Quote the lines exactly, starting with the line that contains "# The vent lets" and ending with the line that contains "obj.parent = empty", and leave out all other lines.

## start

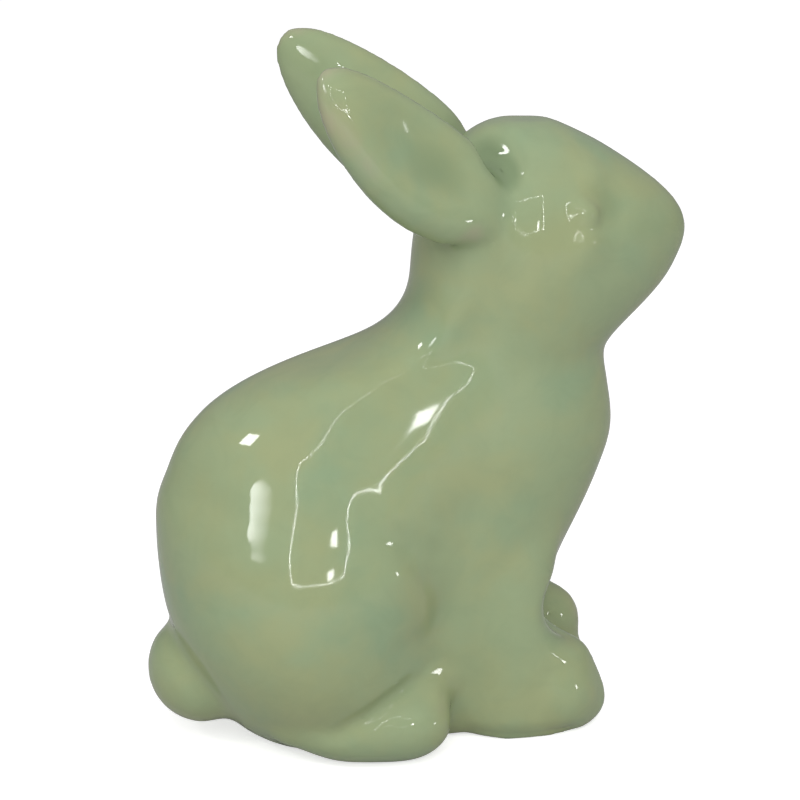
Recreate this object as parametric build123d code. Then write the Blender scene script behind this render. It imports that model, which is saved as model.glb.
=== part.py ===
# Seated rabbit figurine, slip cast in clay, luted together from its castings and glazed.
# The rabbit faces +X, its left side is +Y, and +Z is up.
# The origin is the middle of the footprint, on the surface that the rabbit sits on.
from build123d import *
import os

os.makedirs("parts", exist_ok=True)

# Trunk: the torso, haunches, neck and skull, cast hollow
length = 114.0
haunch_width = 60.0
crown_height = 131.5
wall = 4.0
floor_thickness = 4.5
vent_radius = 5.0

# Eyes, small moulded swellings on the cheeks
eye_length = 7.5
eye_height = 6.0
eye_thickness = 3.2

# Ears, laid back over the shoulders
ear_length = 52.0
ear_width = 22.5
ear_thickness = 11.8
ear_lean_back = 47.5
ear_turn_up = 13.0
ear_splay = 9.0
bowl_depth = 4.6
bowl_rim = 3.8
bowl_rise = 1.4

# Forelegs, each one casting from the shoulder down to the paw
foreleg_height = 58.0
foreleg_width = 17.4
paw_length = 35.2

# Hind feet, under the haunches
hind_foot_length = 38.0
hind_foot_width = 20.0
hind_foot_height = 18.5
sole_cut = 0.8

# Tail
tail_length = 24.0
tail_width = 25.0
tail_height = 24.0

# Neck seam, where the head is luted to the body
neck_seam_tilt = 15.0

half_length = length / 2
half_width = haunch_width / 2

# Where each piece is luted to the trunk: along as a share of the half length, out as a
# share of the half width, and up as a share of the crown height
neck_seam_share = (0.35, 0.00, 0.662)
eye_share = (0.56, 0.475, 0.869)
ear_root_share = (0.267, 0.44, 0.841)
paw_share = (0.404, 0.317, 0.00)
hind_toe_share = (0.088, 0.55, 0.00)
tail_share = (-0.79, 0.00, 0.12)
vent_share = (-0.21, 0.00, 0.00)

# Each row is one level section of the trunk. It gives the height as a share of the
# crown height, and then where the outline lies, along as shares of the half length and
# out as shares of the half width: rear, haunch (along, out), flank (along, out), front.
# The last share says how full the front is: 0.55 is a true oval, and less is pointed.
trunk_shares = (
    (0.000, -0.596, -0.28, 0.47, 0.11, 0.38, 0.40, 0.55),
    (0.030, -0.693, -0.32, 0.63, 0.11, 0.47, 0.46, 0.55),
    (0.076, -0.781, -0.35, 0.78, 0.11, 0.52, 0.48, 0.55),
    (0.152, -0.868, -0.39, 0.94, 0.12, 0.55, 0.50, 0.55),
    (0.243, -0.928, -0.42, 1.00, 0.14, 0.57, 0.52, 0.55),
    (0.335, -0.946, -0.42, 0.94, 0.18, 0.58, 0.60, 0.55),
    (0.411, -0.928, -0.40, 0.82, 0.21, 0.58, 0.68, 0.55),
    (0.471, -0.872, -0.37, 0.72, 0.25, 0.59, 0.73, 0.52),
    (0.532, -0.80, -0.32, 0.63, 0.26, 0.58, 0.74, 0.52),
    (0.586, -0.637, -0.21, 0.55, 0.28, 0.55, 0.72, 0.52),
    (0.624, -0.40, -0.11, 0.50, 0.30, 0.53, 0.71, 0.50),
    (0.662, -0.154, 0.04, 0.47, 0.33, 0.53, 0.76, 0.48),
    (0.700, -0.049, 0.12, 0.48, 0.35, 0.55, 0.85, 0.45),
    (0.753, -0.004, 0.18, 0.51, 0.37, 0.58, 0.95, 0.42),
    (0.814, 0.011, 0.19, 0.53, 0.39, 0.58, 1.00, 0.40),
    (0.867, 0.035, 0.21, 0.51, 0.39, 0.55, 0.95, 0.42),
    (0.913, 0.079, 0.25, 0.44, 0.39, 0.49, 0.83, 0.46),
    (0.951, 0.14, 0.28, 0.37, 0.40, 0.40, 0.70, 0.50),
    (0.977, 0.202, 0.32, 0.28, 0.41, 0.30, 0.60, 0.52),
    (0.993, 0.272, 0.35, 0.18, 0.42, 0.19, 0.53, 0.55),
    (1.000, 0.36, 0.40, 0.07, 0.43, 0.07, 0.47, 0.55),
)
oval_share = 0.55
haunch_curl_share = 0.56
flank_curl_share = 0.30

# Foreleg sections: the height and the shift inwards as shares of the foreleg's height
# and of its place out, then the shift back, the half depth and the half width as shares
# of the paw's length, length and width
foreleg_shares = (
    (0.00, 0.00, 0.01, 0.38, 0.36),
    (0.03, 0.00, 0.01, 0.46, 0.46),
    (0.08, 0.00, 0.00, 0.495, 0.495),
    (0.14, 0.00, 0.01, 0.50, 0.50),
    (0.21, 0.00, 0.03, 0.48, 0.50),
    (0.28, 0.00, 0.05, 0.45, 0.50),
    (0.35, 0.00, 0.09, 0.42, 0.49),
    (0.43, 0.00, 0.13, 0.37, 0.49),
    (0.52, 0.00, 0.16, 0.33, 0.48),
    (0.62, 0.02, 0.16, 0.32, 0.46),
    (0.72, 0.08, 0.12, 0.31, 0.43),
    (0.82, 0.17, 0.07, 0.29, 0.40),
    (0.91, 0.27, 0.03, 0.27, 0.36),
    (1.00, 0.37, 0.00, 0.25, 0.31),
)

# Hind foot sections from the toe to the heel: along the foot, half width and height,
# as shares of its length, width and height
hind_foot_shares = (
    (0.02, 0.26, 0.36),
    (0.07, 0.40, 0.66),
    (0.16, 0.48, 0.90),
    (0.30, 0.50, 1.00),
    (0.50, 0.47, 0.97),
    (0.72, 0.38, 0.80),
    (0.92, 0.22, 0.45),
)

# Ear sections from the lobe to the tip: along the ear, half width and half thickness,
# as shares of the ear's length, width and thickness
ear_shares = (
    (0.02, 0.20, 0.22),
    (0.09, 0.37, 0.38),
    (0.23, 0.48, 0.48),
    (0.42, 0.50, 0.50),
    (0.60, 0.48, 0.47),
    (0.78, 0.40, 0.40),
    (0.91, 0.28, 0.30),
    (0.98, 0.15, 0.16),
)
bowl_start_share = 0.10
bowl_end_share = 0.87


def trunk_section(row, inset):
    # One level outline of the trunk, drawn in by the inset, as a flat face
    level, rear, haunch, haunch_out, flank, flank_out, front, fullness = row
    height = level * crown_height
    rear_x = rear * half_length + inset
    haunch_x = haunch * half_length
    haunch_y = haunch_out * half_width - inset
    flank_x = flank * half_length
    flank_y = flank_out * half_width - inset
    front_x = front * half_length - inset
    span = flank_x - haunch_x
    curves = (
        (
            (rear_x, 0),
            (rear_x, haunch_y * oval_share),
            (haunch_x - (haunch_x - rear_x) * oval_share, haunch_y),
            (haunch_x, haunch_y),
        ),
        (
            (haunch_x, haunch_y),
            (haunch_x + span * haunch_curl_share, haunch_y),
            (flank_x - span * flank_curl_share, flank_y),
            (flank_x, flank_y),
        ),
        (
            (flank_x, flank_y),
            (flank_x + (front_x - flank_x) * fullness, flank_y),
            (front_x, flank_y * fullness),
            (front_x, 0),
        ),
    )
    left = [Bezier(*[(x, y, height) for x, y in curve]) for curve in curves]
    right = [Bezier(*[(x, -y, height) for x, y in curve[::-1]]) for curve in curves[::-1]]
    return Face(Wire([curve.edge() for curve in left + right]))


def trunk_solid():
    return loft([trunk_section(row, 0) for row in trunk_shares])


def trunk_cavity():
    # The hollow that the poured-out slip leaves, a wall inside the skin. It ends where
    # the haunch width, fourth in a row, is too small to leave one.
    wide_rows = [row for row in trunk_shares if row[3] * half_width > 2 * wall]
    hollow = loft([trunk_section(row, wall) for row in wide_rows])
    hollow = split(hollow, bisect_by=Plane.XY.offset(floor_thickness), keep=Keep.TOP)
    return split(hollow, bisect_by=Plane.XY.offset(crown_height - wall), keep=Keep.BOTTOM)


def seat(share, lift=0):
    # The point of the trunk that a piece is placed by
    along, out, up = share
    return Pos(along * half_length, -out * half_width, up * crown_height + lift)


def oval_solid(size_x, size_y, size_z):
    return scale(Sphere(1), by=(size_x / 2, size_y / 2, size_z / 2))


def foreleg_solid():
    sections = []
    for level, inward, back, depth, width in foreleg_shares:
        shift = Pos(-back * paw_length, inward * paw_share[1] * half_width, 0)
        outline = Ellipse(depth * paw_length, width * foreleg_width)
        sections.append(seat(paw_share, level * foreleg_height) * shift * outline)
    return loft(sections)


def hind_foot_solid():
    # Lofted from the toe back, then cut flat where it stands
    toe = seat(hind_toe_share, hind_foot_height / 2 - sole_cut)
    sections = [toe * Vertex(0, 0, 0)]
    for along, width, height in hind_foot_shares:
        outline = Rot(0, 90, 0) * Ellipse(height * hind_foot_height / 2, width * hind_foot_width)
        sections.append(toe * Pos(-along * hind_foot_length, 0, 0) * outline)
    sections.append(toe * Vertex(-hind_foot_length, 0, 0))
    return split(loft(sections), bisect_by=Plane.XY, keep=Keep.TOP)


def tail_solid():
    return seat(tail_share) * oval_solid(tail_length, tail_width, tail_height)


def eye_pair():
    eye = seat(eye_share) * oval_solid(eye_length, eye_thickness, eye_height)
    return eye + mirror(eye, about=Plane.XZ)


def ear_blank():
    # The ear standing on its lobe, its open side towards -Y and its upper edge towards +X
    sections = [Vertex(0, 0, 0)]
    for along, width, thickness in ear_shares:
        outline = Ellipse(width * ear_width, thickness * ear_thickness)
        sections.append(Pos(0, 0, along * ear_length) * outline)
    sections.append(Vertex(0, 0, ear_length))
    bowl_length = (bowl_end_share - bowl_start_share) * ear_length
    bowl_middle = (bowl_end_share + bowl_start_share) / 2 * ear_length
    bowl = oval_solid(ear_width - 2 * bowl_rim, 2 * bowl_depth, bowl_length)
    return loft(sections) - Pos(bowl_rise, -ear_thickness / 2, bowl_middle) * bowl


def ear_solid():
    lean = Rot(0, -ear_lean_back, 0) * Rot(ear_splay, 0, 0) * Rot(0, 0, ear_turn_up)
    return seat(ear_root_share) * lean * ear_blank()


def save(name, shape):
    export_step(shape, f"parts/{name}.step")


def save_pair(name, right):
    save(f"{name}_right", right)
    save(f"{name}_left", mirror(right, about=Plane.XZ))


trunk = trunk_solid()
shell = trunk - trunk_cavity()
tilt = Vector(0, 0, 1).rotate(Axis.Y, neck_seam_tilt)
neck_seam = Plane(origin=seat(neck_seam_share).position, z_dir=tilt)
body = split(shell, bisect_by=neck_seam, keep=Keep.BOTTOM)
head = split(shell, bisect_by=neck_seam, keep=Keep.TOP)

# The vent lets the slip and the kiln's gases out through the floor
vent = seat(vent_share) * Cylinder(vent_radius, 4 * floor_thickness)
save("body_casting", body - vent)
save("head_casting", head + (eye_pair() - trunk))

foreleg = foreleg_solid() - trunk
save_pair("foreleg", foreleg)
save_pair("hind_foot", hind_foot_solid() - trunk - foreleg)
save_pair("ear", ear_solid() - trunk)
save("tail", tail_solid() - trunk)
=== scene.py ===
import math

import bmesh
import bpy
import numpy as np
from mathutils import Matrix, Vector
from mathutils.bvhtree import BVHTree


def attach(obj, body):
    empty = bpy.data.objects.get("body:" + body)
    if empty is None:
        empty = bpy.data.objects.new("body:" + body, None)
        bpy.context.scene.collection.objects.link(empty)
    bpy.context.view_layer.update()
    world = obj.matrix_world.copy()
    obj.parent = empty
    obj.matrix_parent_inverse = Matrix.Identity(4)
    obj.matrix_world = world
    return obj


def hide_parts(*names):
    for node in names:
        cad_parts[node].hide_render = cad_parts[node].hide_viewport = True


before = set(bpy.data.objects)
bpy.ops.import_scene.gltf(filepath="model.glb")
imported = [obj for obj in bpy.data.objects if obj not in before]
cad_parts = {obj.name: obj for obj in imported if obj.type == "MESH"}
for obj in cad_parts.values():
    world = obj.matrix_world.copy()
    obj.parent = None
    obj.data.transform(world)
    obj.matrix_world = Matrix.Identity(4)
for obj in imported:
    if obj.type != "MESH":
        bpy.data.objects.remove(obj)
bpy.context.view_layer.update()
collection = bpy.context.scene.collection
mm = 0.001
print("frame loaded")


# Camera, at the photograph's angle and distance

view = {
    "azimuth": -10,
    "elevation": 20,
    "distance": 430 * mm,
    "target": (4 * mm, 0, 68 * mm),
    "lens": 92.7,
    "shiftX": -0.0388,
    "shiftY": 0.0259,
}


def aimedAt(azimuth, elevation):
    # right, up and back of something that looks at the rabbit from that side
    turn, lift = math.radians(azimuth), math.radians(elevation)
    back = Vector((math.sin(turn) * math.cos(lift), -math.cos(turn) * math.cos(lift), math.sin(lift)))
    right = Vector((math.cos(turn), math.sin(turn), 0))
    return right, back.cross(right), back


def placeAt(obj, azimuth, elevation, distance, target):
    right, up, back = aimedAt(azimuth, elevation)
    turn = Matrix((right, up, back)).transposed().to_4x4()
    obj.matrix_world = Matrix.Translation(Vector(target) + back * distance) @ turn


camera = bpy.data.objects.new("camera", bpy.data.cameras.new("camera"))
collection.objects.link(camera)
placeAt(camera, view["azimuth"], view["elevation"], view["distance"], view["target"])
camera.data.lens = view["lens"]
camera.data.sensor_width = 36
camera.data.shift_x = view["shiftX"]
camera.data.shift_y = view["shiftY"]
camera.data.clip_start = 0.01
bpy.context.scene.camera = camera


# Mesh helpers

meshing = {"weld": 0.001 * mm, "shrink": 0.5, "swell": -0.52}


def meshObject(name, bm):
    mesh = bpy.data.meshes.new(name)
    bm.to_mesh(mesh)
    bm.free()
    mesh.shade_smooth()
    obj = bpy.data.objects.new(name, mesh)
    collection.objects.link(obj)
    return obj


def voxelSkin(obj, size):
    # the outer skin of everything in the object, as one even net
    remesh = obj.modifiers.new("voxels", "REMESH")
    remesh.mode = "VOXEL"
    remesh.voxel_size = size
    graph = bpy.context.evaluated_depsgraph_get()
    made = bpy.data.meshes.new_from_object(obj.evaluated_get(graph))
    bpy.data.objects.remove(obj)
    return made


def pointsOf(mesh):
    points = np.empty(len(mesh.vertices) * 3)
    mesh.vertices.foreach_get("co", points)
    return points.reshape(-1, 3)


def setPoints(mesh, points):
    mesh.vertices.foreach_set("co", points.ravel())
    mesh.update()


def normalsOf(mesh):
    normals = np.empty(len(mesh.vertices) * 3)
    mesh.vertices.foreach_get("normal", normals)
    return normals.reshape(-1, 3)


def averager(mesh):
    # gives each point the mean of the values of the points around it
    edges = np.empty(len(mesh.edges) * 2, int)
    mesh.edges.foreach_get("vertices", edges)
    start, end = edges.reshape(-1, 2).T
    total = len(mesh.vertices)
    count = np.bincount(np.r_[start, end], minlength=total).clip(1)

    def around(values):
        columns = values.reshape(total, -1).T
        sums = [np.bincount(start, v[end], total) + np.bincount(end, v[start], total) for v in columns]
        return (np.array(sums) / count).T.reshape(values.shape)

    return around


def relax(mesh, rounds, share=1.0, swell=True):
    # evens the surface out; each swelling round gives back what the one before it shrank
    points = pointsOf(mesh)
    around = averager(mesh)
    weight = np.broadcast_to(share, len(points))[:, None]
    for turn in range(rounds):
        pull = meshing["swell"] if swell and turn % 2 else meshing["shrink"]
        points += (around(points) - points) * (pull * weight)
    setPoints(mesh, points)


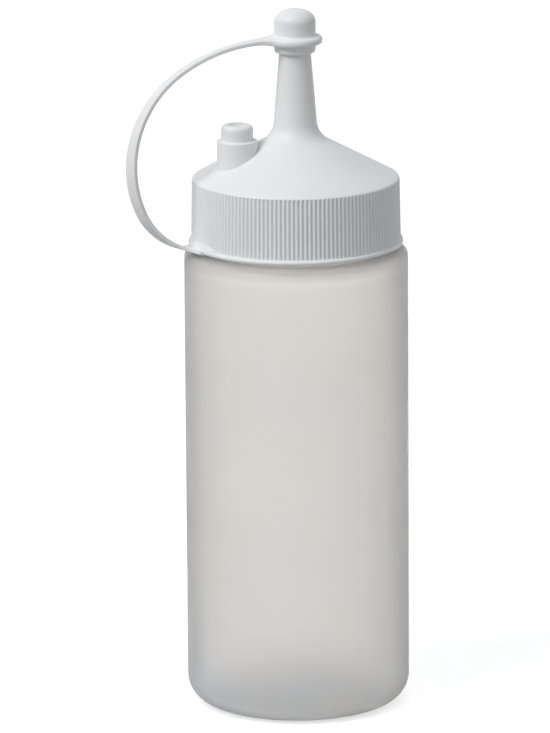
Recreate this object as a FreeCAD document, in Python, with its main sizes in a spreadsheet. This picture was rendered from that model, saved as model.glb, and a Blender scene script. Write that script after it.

## end

Answer to this task:
# The vent lets the slip and the kiln's gases out through the floor
vent = seat(vent_share) * Cylinder(vent_radius, 4 * floor_thickness)
save("body_casting", body - vent)
save("head_casting", head + (eye_pair() - trunk))

foreleg = foreleg_solid() - trunk
save_pair("foreleg", foreleg)
save_pair("hind_foot", hind_foot_solid() - trunk - foreleg)
save_pair("ear", ear_solid() - trunk)
save("tail", tail_solid() - trunk)
=== scene.py ===
import math

import bmesh
import bpy
import numpy as np
from mathutils import Matrix, Vector
from mathutils.bvhtree import BVHTree


def attach(obj, body):
    empty = bpy.data.objects.get("body:" + body)
    if empty is None:
        empty = bpy.data.objects.new("body:" + body, None)
        bpy.context.scene.collection.objects.link(empty)
    bpy.context.view_layer.update()
    world = obj.matrix_world.copy()
    obj.parent = empty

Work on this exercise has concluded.